New diabetes diagnosis? 3 steps for getting on the road to acceptance.
It's never easy to be handed a diabetes diagnosis, whether it's yours, your child's or another loved one's. If you're feeling overwhelmed or confused about what to do next, here are 3 first steps that will aid in accepting and controlling the situation you're in.
Step 1: It's okay to grieve
You've heard of the 5 stages of grief: denial, anger, bargaining, depression and acceptance. When you get unsettling news like a diabetes diagnosis, it's common to wonder "Why is this happening?" and to fear the unknown. It's also common to blame yourself and worry about what others will think of you. You may experience some, all or none of the 5 stages. Everyone grieves differently, and these feelings don't have to follow a blueprint.
At first, life may seem like a scary rollercoaster ride. What's most important is that you acknowledge your emotions as they come and go, and ultimately start to deal with them.
Step 2: Find some positives
Perspective is everything. If you approach a diagnosis as something you can control, or as an opportunity to truly understand and manage your or your child's health, you've already won half the battle.
And don't forget to laugh!

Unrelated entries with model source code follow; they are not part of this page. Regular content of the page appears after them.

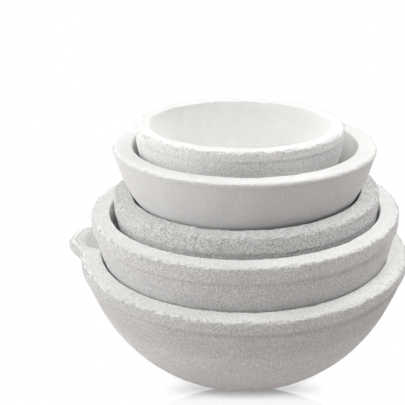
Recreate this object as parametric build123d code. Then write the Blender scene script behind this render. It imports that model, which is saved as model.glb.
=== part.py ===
from build123d import *

# Nest of five round melting dishes in unglazed fired ceramic, each standing loosely in the next
# larger one.  Millimetres, +Z up.  The origin is the centre of the largest dish's flat foot, so
# z = 0 is the surface that the nest stands on.  The pouring spout points along -X.

import os
from dataclasses import dataclass
from math import asin, cos, degrees, radians, sin


@dataclass
class Dish:
    """Driving dimensions of one dish and its place in the nest."""

    name: str
    rim_radius: float     # outer edge of the flat rim
    height: float         # foot to rim
    collar_height: float  # upright band below the rim
    collar_step: float    # how far the wall steps in below that band
    wall_lean: float      # degrees from upright where the wall leaves the collar
    wall_arc: float       # radius of the outer wall's arc
    wall: float           # wall thickness, and so the width of the rim
    floor: float          # thickness of the floor over the foot
    rim_level: float      # rim centre above the surface under the nest
    shift: float          # rim centre off the nest's axis, along +X
    tilt: float           # degrees, +X side down


# Rim levels are above the foot of the largest dish.
DISHES = [
    Dish("largest_dish", 50.0, 39.0, 4.2, 0.6, 12.8, 52.7, 6.0, 6.0, 39.0, 0.0, 0.0),
    Dish("fourth_dish", 46.4, 37.0, 5.0, 0.8, 6.0, 40.0, 5.2, 6.0, 52.3, 0.2, -0.6),
    Dish("third_dish", 39.9, 36.2, 5.0, 0.3, 3.0, 37.0, 5.2, 6.0, 57.7, 0.6, -0.9),
    Dish("second_dish", 38.7, 30.2, 1.5, 0.3, 10.3, 40.8, 5.3, 5.5, 71.8, 0.2, 0.3),
    Dish("smallest_dish", 30.8, 30.0, 3.0, 0.3, 1.0, 30.0, 3.9, 5.0, 77.5, -1.2, 0.7),
]

RIM_ROUNDING = 0.8       # both edges of every rim
FOOT_ROUNDING = 1.5
FLOOR_BLEND = 8.0        # inside radius where the wall runs into the floor

# Pouring spout of the largest dish, as seen from above: a blunt lip on a wide root.
LIP_REACH = 54.6         # axis to the tip of the lip
LIP_CORNER = 3.0         # radius of the lip's two corners
LIP_HALF_FLAT = 2.8      # half the straight front edge between the corners
ROOT_REACH = 46.0
ROOT_HALF_WIDTH = 13.0
ROOT_CORNER = 1.2
SPOUT_DEPTH = 9.0        # height of the spout, from the rim to where it dies into the wall
HEEL_REACH = 47.3        # the same outline at the bottom of the spout
HEEL_CORNER = 1.5
HEEL_HALF_FLAT = 2.0
HEEL_ROOT_REACH = 43.7
HEEL_HALF_WIDTH = 5.0
HEEL_ROOT_CORNER = 1.0
SCOOP_RADIUS = 9.0       # ball-shaped pouring channel cut through the rim
SCOOP_REACH = 42.0       # axis of the nest to the ball's centre
SCOOP_RISE = 4.0         # ball's centre above the rim


def half_section(dish):
    """Half of the dish's upright section, from the axis outwards."""
    shoulder_r = dish.rim_radius - dish.collar_step
    shoulder_z = dish.height - dish.collar_height
    centre_r = shoulder_r - dish.wall_arc * cos(radians(dish.wall_lean))
    centre_z = shoulder_z + dish.wall_arc * sin(radians(dish.wall_lean))

    def wall_curve(radius, low_z, high_z):
        """Arc about the wall's centre, climbing from one level to another."""
        start, end = (degrees(asin((z - centre_z) / radius)) for z in (low_z, high_z))
        return CenterArc((centre_r, centre_z), radius, start, end - start)

    with BuildSketch(Plane.XZ) as section:
        with BuildLine():
            outside = wall_curve(dish.wall_arc, 0, shoulder_z)
            inside = wall_curve(dish.wall_arc - dish.wall, dish.floor, dish.height)
            collar_foot = (dish.rim_radius, shoulder_z + dish.collar_step)
            rim_edge = (dish.rim_radius, dish.height)
            Polyline(outside @ 1, collar_foot, rim_edge, inside @ 1)
            Polyline(inside @ 0, (0, dish.floor), (0, 0), outside @ 0)
        make_face()
        roundings = [
            (rim_edge, RIM_ROUNDING),
            (inside @ 1, RIM_ROUNDING),
            (inside @ 0, FLOOR_BLEND),
            (outside @ 0, FOOT_ROUNDING),
        ]
        for corner, radius in roundings:
            fillet(section.vertices().sort_by_distance(corner)[0], radius)
    return section.sketch


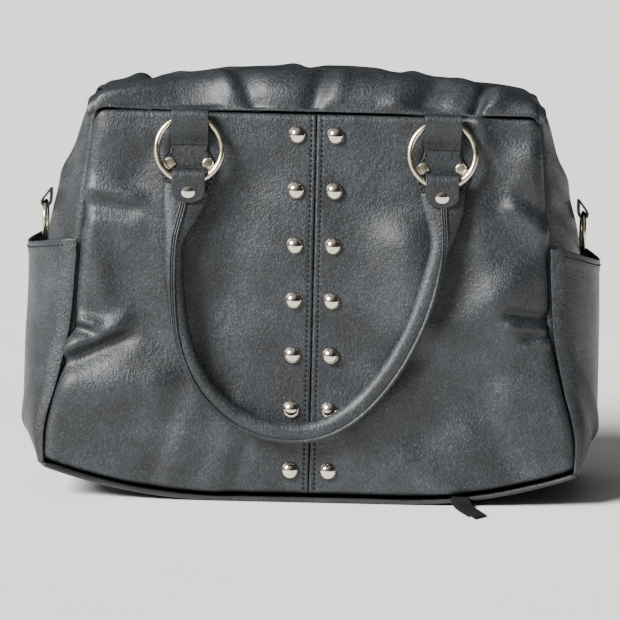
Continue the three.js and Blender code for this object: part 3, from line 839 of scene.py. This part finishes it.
def flap_points(columns, rows, seed, is_front):
    """One half of the top; folds are placed by x and by distance up the flap."""
    s = lerp(-1, 1, spread(columns, 0.6))[None, :]
    t = spread(rows, 0.35)[:, None]
    x = s * FLAP_HALF_WIDTH
    over = np.clip((np.abs(x) - FLAP_END_FROM) / (FLAP_HALF_WIDTH - FLAP_END_FROM), 0, 1)
    drop = FLAP_END_DROP * (1 - np.sqrt(np.maximum(1 - (over * 0.97) ** 2, 0)))
    flat_x = np.sign(x) * np.minimum(np.abs(x), FLAP_SEAM_TO)
    zip_line = TOP_SEAM_Z + RIDGE_RISE - zip_fall(flat_x)
    rim = front_ridge(x) if is_front else zip_line - 5 * MM
    room = hump(np.abs(x), RING_X, 28 * MM)  # for the rings, when they are raised
    y = bezier(t, TOP_DEPTH + 0.2 * MM, TOP_DEPTH + (1 - 9 * room) * MM, (56 - 30 * room) * MM, 4 * MM)
    seam = top_edge(flat_x) + 1 * MM
    z = bezier(t, seam, seam + 7 * MM, rim + 12 * MM, zip_line - ZIP_DROP)
    y = y + 0 * x
    points = np.stack([x + 0 * t, -y, z - drop], axis=-1)
    up = t * 60 * MM + 0 * x
    soft = wavy(points, 0.05, seed) * 1.8 * MM + wavy(points, 0.018, seed + 2) * 0.5 * MM
    bulge = folded(points[..., 0], up, TOP_FOLDS) + soft
    hold = smooth(t / 0.15) * smooth((1 - t) / 0.2)
    points[..., 2] += bulge * hold * lerp(0.35, 1, smooth((1 - t) / 0.6))
    points[..., 1] -= bulge * hold * (1 - t)
    return points


def make_flap(name, tape_name, turn, seed):
    sign = np.array([turn, turn, 1])
    points = flap_points(220, 60, seed, turn > 0) * sign
    flap = leaf(f"{name}_leather", points, BODY_LEATHER, edge=0)
    flap.modifiers["thickness"].use_even_offset = False
    attach(flap, name, name)
    make_zip_tape(name, tape_name, sign)


TAPE_HALF_LENGTH = 130 * MM
TOOTH_PITCH = 2.6 * MM
TOOTH_ROW = 250 * MM
TOOTH_FACES = [(0, 3, 2, 1), (4, 5, 6, 7), (0, 1, 5, 4), (1, 2, 6, 5), (2, 3, 7, 6), (3, 0, 4, 7)]


def make_zip_tape(body, tape_name, sign):
    x = np.linspace(-1, 1, 160)[None, :] * TAPE_HALF_LENGTH
    y = np.array([-14, -10, -6, -3, -0.5])[:, None] * MM
    z = ZIP_Z - LEATHER - 0.5 * MM - zip_fall(x) + 0 * y
    points = np.stack([x + 0 * y, y + 0 * x, z], axis=-1) * sign
    tape = leaf(f"{tape_name}_cloth", points, ZIP_CLOTH, thickness=0.8 * MM, edge=0)
    attach(tape, body, tape_name)
    vertices, faces = [], []
    shift = 0.0 if sign[0] > 0 else TOOTH_PITCH / 2
    for i in range(int(TOOTH_ROW / TOOTH_PITCH)):
        centre = -TOOTH_ROW / 2 + i * TOOTH_PITCH + shift
        foot = ZIP_Z - LEATHER - 0.5 * MM - float(zip_fall(np.array(centre)))
        first = len(vertices)
        for along, across, up in tooth_corners():
            vertices.append((centre + along, across * sign[1], foot + up))
        faces += [tuple(first + k for k in face) for face in TOOTH_FACES]
    teeth = add_object(f"{tape_name}_teeth", vertices, faces, SATIN, smooth_shaded=False)
    attach(teeth, body)


def tooth_corners():
    half, top = 0.75 * MM, 0.5 * MM
    low = [(-half, -3.2 * MM), (half, -3.2 * MM), (half, 0.6 * MM), (-half, 0.6 * MM)]
    high = [(-top, -2.9 * MM), (top, -2.9 * MM), (top, 0.3 * MM), (-top, 0.3 * MM)]
    return [(a, b, 0.0) for a, b in low] + [(a, b, 1.9 * MM) for a, b in high]


def dress_zip_slider():
    for node in ("zip_slider", "zip_pull"):
        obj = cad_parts[node]
        soft = obj.modifiers.new("soft_edges", "BEVEL")
        soft.width = 0.35 * MM
        soft.segments = 3
        obj.data.materials.clear()
        obj.data.materials.append(SATIN)


# ---- studs and rivets

STUD_OUTLINE = [(5.9, 0.0), (5.95, 0.3), (5.75, 0.75), (5.2, 1.7), (4.4, 2.6), (3.4, 3.3), (2.3, 3.85),
                (1.1, 4.12), (0, 4.2)]
RIVET_OUTLINE = [(4.0, 0.0), (4.05, 0.5), (3.9, 0.95), (3.5, 1.2), (2.4, 1.32), (1.2, 1.38), (0, 1.4)]
CAP_OUTLINE = [(5.5, 0.0), (5.55, 0.5), (5.3, 1.0), (4.7, 1.55), (3.6, 2.1), (2.2, 2.45), (1.0, 2.57),
               (0, 2.6)]


def metres(outline):
    return [(radius * MM, height * MM) for radius, height in outline]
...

Humor plays a neat trick on your brain, forcing you to see things from a new perspective. That's why it's such a great stress reliever―it yanks you out of your frame of mind, even if it's only temporary.
Of course, you'll want to surround yourself with people who can help you over the long run, emotionally or physically. Friends and family make great cheerleaders, but it might also help to find a local support group. "Been there, done that" stories from other people with diabetes or their caregivers can be a great source of information and comfort. You can also find bloggers' diabetes diagnosis stories online with a quick search.
Step 3: Build your healthcare team
After the diagnosis, did you go straight to the Internet to search for information? Many people do. But at some point, you need to start meeting with the people who are going to teach you or your child how to live with this disease: your healthcare team.
In addition to your primary care physician or pediatrician, you will likely have to see an endocrinologist, a diabetes educator, a dietitian, pharmacist, eye doctor, dentist, podiatrist and maybe even a personal trainer.
Of course, you are an important member of this team as well. In fact, you're the most important member, because you are in charge of reporting the day-to-day details and carrying out the self-care plan. When talking to any new team member, it's important to ask about their experience is with diabetes. For example, a pharmacist who understands how various medications affect blood sugar can be a real asset.
By the time you've built a healthcare team and you've laid out a diabetes care plan, you'll look back and realize how far down the road to acceptance you've already traveled.